Image Cropper Online — Crop Images Free in Your Browser
The free Image Cropper lets you drag a crop selection directly on your image, choose from preset aspect ratios, and download the cropped result — entirely in the browser, with no file uploads and no signup.
When to Crop vs When to Resize
Resizing changes the dimensions of the entire image. Cropping removes part of the image to change its framing and aspect ratio. The two operations serve different purposes:
| Operation | Effect | Use when |
|---|---|---|
| Resize | Scales the full image up or down | The image has the right subject framing but wrong dimensions |
| Crop | Removes edges to change framing or aspect ratio | The subject is off-center, or the target slot requires a specific ratio |
| Crop then resize | First frames the subject, then scales to final dimensions | Most practical workflow for social media and web images |
How to Use the Image Cropper
- Open the Image Cropper.
- Drag and drop your image or click the upload zone to select a file.

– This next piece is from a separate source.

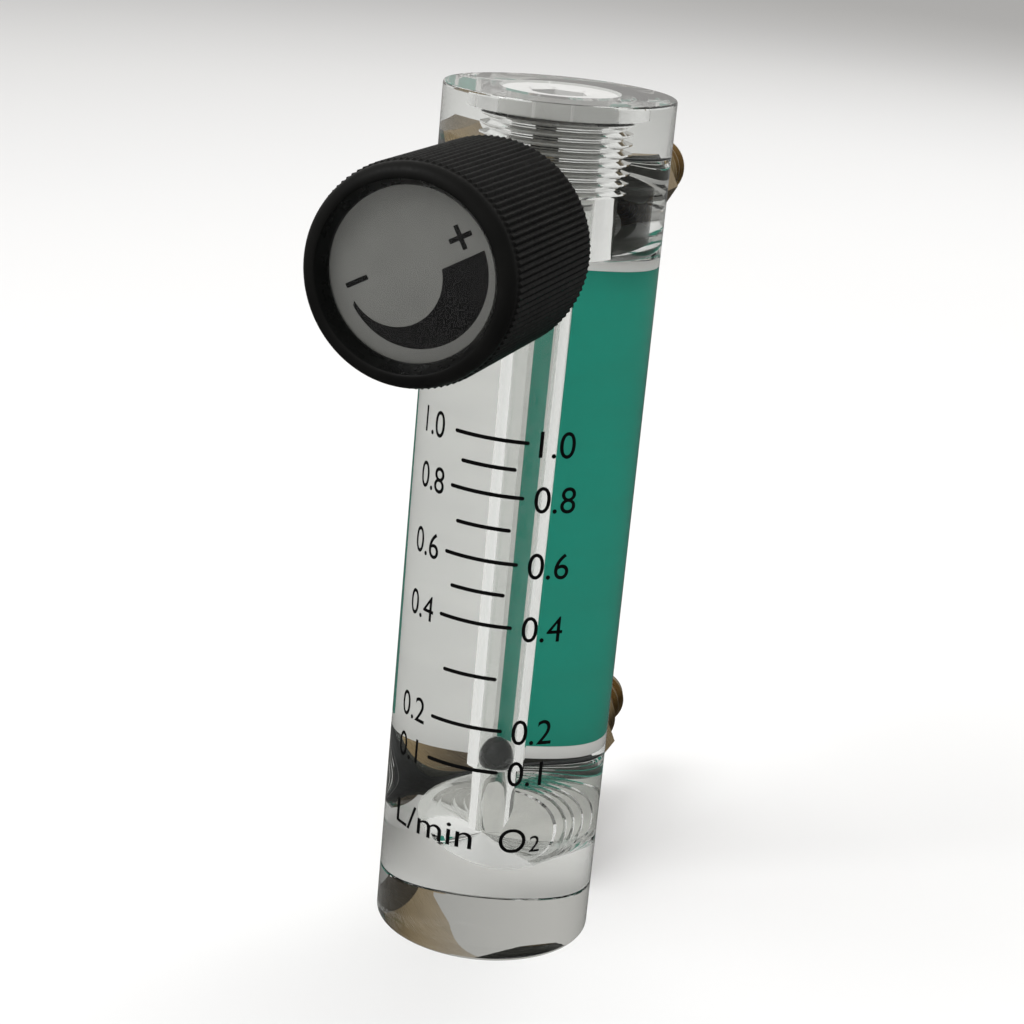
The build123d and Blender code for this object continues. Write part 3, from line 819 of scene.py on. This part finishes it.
def face_graphics():
    """Plus and minus signs and a growing wedge, printed on the knob's face."""
    turn, bar, ink_height, layer_step = math.radians(29.7), 0.42, 0.02, 0.002
    outer_centre, outer_r = (0.35, 0.1), 6.35
    inner_centre, inner_r = (-1.5, 0.5), 4.25
    wedge = arc(outer_centre, outer_r, -175, -5, 40)
    wedge += arc(inner_centre, inner_r, -14, -172, 32)
    plus_x, minus_x, sign_y = 5.2, -4.8, 1.25
    arm = 1.05
    shapes = [wedge,
              rounded_box(minus_x - arm, minus_x + arm, sign_y - bar / 2, sign_y + bar / 2, 0.05),
              rounded_box(plus_x - arm, plus_x + arm, sign_y - bar / 2, sign_y + bar / 2, 0.05),
              rounded_box(plus_x - bar / 2, plus_x + bar / 2, sign_y - arm, sign_y + arm, 0.05)]
    items = []
    for index, points in enumerate(shapes):
        low = DISC_FRONT + layer_step * (1 + index)
        flat = [(x * math.cos(turn) - y * math.sin(turn), x * math.sin(turn) + y * math.cos(turn))
                for x, y in points]
        count = len(flat)
        vertices = [(x, y, low) for x, y in flat] + [(x, y, low + ink_height) for x, y in flat]
        faces = [list(reversed(range(count))), list(range(count, 2 * count))]
        faces += [[k, (k + 1) % count, count + (k + 1) % count, count + k] for k in range(count)]
        items.append(make_object("sign", vertices, faces, forward(), [ink_black]))
    signs = join(items, "knob_face_print")
    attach(signs, "knob")


# ---------------------------------------------------------------- stage

CAMERA_TURN = (18.305, 17.531, 5.447)
CAMERA_DISTANCE = 219.637
CAMERA_LENS = 78.0
AIM_HEIGHT = 43.896
AIM_SHIFT = -0.774


def camera():
    """Camera at the picture's angle: turned round the tube, raised, and rolled."""
    azimuth, elevation, roll = (math.radians(angle) for angle in CAMERA_TURN)
    back = Vector((math.sin(azimuth) * math.cos(elevation), -math.cos(azimuth) * math.cos(elevation),
                   math.sin(elevation)))
    level = Vector((math.cos(azimuth), math.sin(azimuth), 0))
    up = back.cross(level)
    right = level * math.cos(roll) + up * math.sin(roll)
    up = back.cross(right)
    aim = Vector((0, 0, AIM_HEIGHT)) + right * AIM_SHIFT
    turn = Matrix((right, up, back)).transposed().to_4x4()
    data = bpy.data.cameras.new("camera")
    data.lens, data.sensor_width = CAMERA_LENS, 36.0
    data.clip_start, data.clip_end = 0.01, 20.0
    item = bpy.data.objects.new("camera", data)
    item.matrix_world = Matrix.Translation((aim + back * CAMERA_DISTANCE) * MM) @ turn
    bpy.context.scene.collection.objects.link(item)
    bpy.context.scene.camera = item


def area_light(name, position, size, power):
    """Square soft light that faces the middle of the tube."""
    data = bpy.data.lights.new(name, "AREA")
    data.size, data.energy = size, power
    item = bpy.data.objects.new(name, data)
    aim = Vector((0, 0, TUBE_LENGTH * MM / 2))
    item.location = position
    item.rotation_mode = "QUATERNION"
    item.rotation_quaternion = (Vector(position) - aim).to_track_quat("Z", "Y")
    item.visible_transmission = False
    item.visible_glossy = name == "key"
    bpy.context.scene.collection.objects.link(item)


def pale_floor():
    """Matt floor, left out of reflections."""
    size = 3.0
    mesh = bpy.data.meshes.new("floor")
    corners = [(-size, -size, -1e-4), (size, -size, -1e-4), (size, size, -1e-4), (-size, size, -1e-4)]
    mesh.from_pydata(corners, [], [[0, 1, 2, 3]])
    floor = bpy.data.objects.new("floor", mesh)
    surface = Surface("floor_pale", (0.8, 0.8, 0.8), Roughness=0.9)
    surface.colors(surface.remap(surface.noise(400.0), 0, 1), (0.8, 0.8, 0.8), (0.78, 0.78, 0.785))
    mesh.materials.append(surface.material)
    bpy.context.scene.collection.objects.link(floor)
    floor.visible_glossy = False


def soft_world():
    """World that is brighter on the left and dark below the horizon."""
    world = bpy.data.worlds.new("world")
    world.use_nodes = True
    tree = world.node_tree
    across = tree.nodes.new("ShaderNodeSeparateXYZ")
    tree.links.new(tree.nodes.new("ShaderNodeTexCoord").outputs["Generated"], across.inputs["Vector"])
    ramp = tree.nodes.new("ShaderNodeValToRGB")
    ramp.color_ramp.elements[0].color = (0.98, 0.96, 0.93, 1)
    ramp.color_ramp.elements[1].color = (0.42, 0.42, 0.41, 1)
    wide = tree.nodes.new("ShaderNodeMapRange")
    wide.inputs["From Min"].default_value, wide.inputs["From Max"].default_value = -0.7, 0.8
    tree.links.new(across.outputs["X"], wide.inputs["Value"])
    rise = tree.nodes.new("ShaderNodeMapRange")
    rise.inputs["From Min"].default_value, rise.inputs["From Max"].default_value = -0.25, 0.15
    rise.inputs["To Min"].default_value, rise.inputs["To Max"].default_value = 0.1, 0.68
    tree.links.new(across.outputs["Z"], rise.inputs["Value"])
    tree.links.new(rise.outputs["Result"], tree.nodes["Background"].inputs["Strength"])
    tree.links.new(wide.outputs["Result"], ramp.inputs["Fac"])
    tree.links.new(ramp.outputs["Color"], tree.nodes["Background"].inputs["Color"])
    bpy.context.scene.world = world


def studio():
    """Pale floor, soft world and four soft lights, with enough bounces for clear plastic."""
    pale_floor()
    soft_world()
    area_light("key", (-0.35, -0.45, 0.6), 0.35, 2.8)
    area_light("fill", (0.6, -0.3, 0.3), 0.4, 0.7)
    area_light("back", (0.1, 0.7, 0.7), 0.6, 3.4)
    area_light("top", (-0.05, 0.05, 0.8), 0.5, 2.4)
    scene = bpy.context.scene
    scene.view_settings.view_transform = "Standard"
    scene.cycles.max_bounces = 24
    scene.cycles.transmission_bounces = 20
    scene.cycles.glossy_bounces = 8
    scene.cycles.diffuse_bounces = 4


camera()
studio()
tube = acrylic_tube()
scale_print()
label()
top_plug()
hose_fitting("upper_fitting", "upper_hose_fitting", UPPER_TURNS, UPPER_PORT_Z)
hose_fitting("lower_fitting", "lower_hose_fitting", UPPER_TURNS, LOWER_PORT_Z)
knob()
lens = face_lens()
face_graphics()
gasket("upper_fitting_gasket", backward(UPPER_PORT_Z), NECK_R)
gasket("lower_fitting_gasket", backward(LOWER_PORT_Z), NECK_R)
gasket("bonnet_gasket", forward(), BONNET_NECK_R)
for glass in (tube, lens):
    glass.visible_shadow = False
    glass.visible_diffuse = False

- Choose a preset aspect ratio (Free, 1:1, 4:3, 16:9, 3:2, or 9:16), or click Custom px to enter exact output pixel dimensions.
- Click and drag on the crop box to reposition it. Drag any of the four corner handles to resize the selection — the crop locks to your chosen ratio automatically.
- Use the sliders to fine-tune the crop position and size numerically if needed.
- Select an output format (JPEG, PNG, or WebP), then click Crop Image and download the result.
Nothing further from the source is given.